Give back an exact copy of the lines from the start of the material through the line bearing "(first, last), LEAF_BED)". Include both ends and nothing else.

— BEGIN —

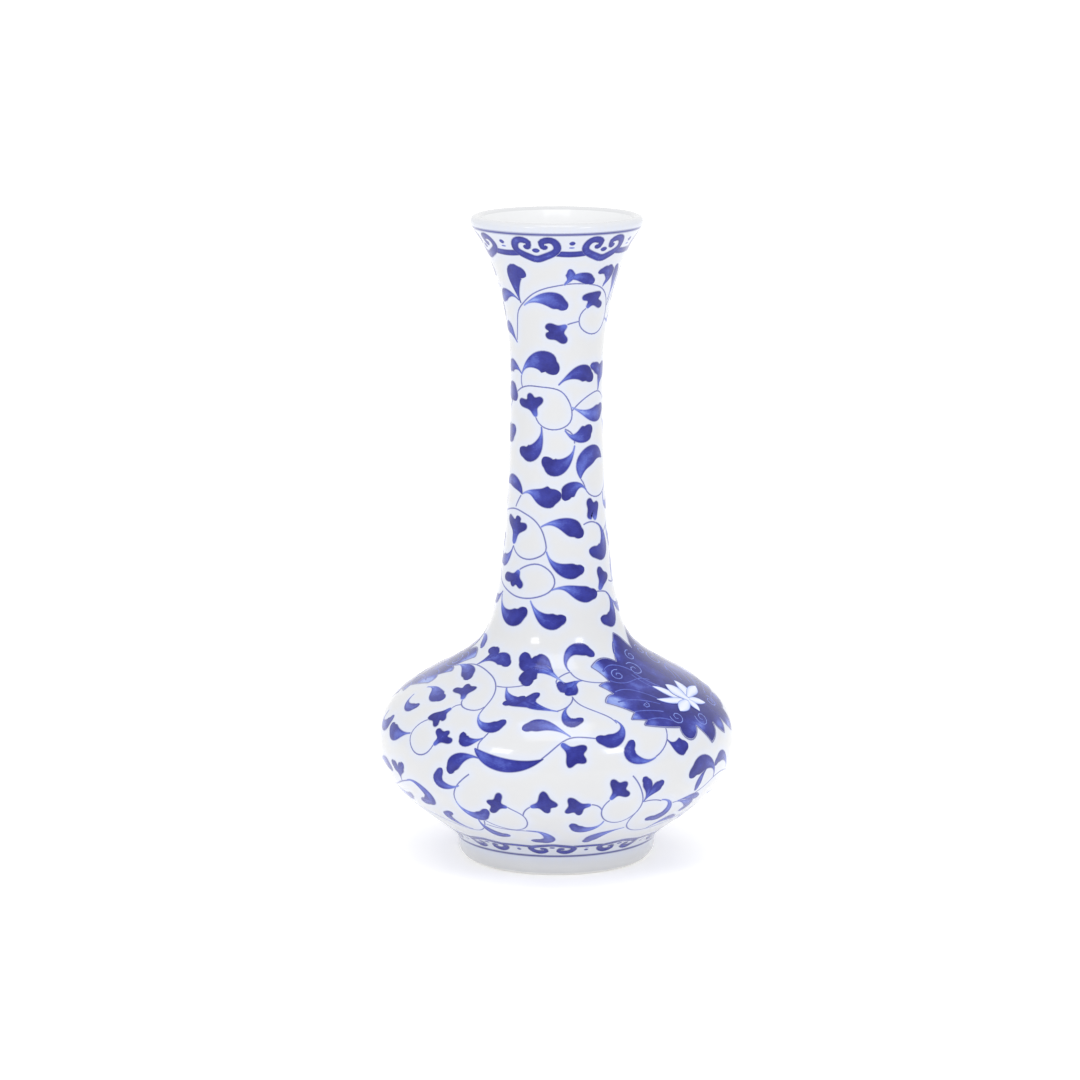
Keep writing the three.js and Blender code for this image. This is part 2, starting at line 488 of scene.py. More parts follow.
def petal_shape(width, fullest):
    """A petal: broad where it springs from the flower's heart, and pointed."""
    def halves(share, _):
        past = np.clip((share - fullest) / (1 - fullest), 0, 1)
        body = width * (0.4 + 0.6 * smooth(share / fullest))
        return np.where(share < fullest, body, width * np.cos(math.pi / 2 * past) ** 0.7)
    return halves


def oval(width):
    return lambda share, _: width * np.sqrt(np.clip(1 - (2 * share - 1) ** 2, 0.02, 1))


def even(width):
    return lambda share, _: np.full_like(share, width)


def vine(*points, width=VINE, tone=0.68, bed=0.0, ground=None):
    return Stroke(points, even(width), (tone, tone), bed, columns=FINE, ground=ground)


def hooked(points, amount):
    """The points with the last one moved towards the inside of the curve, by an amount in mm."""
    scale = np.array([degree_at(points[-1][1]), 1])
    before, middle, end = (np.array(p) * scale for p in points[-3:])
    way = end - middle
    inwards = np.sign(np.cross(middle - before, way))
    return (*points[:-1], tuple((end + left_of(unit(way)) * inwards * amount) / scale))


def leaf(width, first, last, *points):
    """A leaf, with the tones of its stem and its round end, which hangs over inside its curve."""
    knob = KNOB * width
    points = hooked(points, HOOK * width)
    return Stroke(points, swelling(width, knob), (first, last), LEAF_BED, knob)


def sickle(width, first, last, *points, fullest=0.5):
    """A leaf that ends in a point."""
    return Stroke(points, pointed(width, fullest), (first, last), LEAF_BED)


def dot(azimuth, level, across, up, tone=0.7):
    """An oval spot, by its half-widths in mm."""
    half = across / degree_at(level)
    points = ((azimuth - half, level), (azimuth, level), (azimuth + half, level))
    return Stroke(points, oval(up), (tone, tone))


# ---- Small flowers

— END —

> _Result_
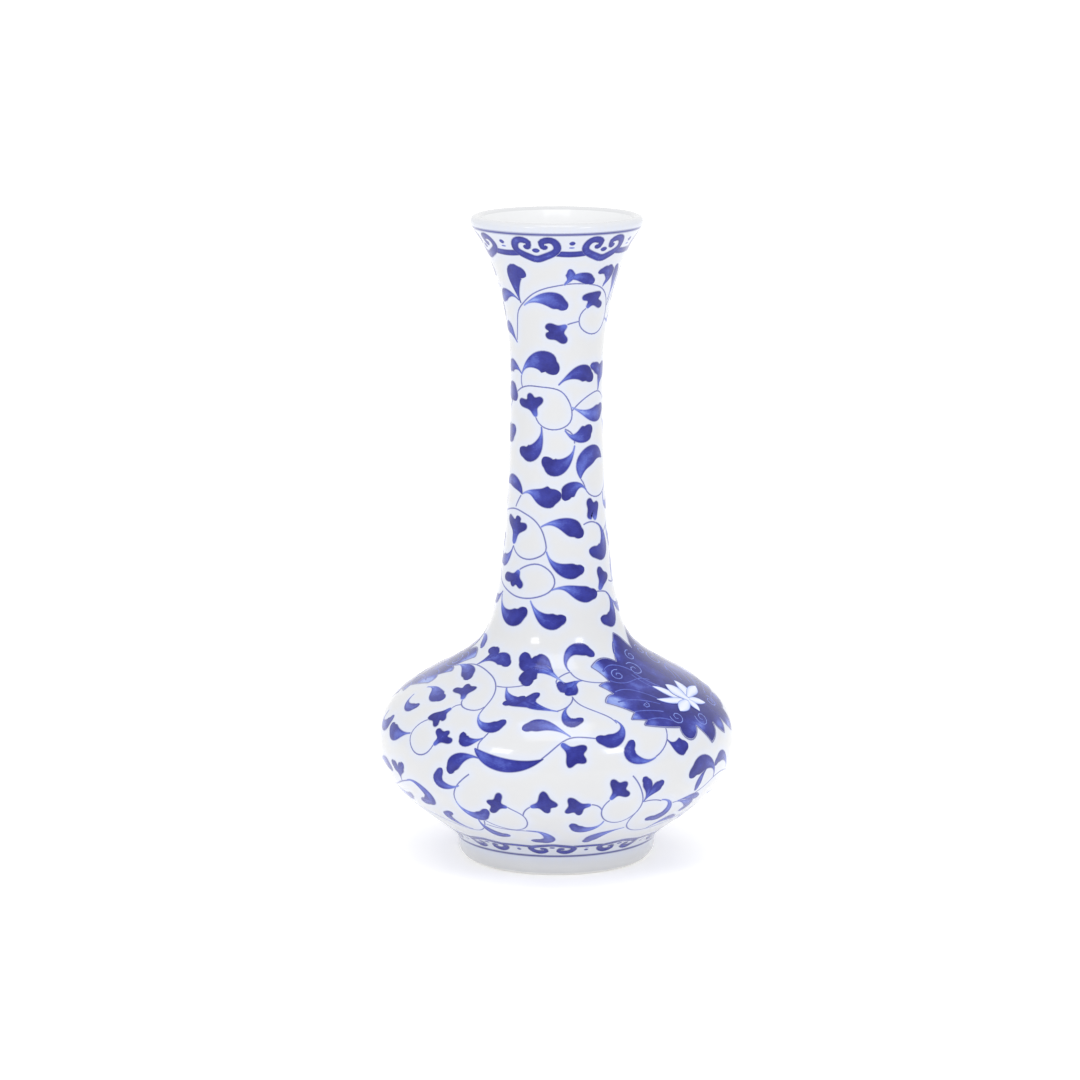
Keep writing the three.js and Blender code for this image. This is part 2, starting at line 488 of scene.py. More parts follow.
def petal_shape(width, fullest):
    """A petal: broad where it springs from the flower's heart, and pointed."""
    def halves(share, _):
        past = np.clip((share - fullest) / (1 - fullest), 0, 1)
        body = width * (0.4 + 0.6 * smooth(share / fullest))
        return np.where(share < fullest, body, width * np.cos(math.pi / 2 * past) ** 0.7)
    return halves


def oval(width):
    return lambda share, _: width * np.sqrt(np.clip(1 - (2 * share - 1) ** 2, 0.02, 1))


def even(width):
    return lambda share, _: np.full_like(share, width)


def vine(*points, width=VINE, tone=0.68, bed=0.0, ground=None):
    return Stroke(points, even(width), (tone, tone), bed, columns=FINE, ground=ground)


def hooked(points, amount):
    """The points with the last one moved towards the inside of the curve, by an amount in mm."""
    scale = np.array([degree_at(points[-1][1]), 1])
    before, middle, end = (np.array(p) * scale for p in points[-3:])
    way = end - middle
    inwards = np.sign(np.cross(middle - before, way))
    return (*points[:-1], tuple((end + left_of(unit(way)) * inwards * amount) / scale))


def leaf(width, first, last, *points):
    """A leaf, with the tones of its stem and its round end, which hangs over inside its curve."""
    knob = KNOB * width
    points = hooked(points, HOOK * width)
    return Stroke(points, swelling(width, knob), (first, last), LEAF_BED, knob)


def sickle(width, first, last, *points, fullest=0.5):
    """A leaf that ends in a point."""
    return Stroke(points, pointed(width, fullest), (first, last), LEAF_BED)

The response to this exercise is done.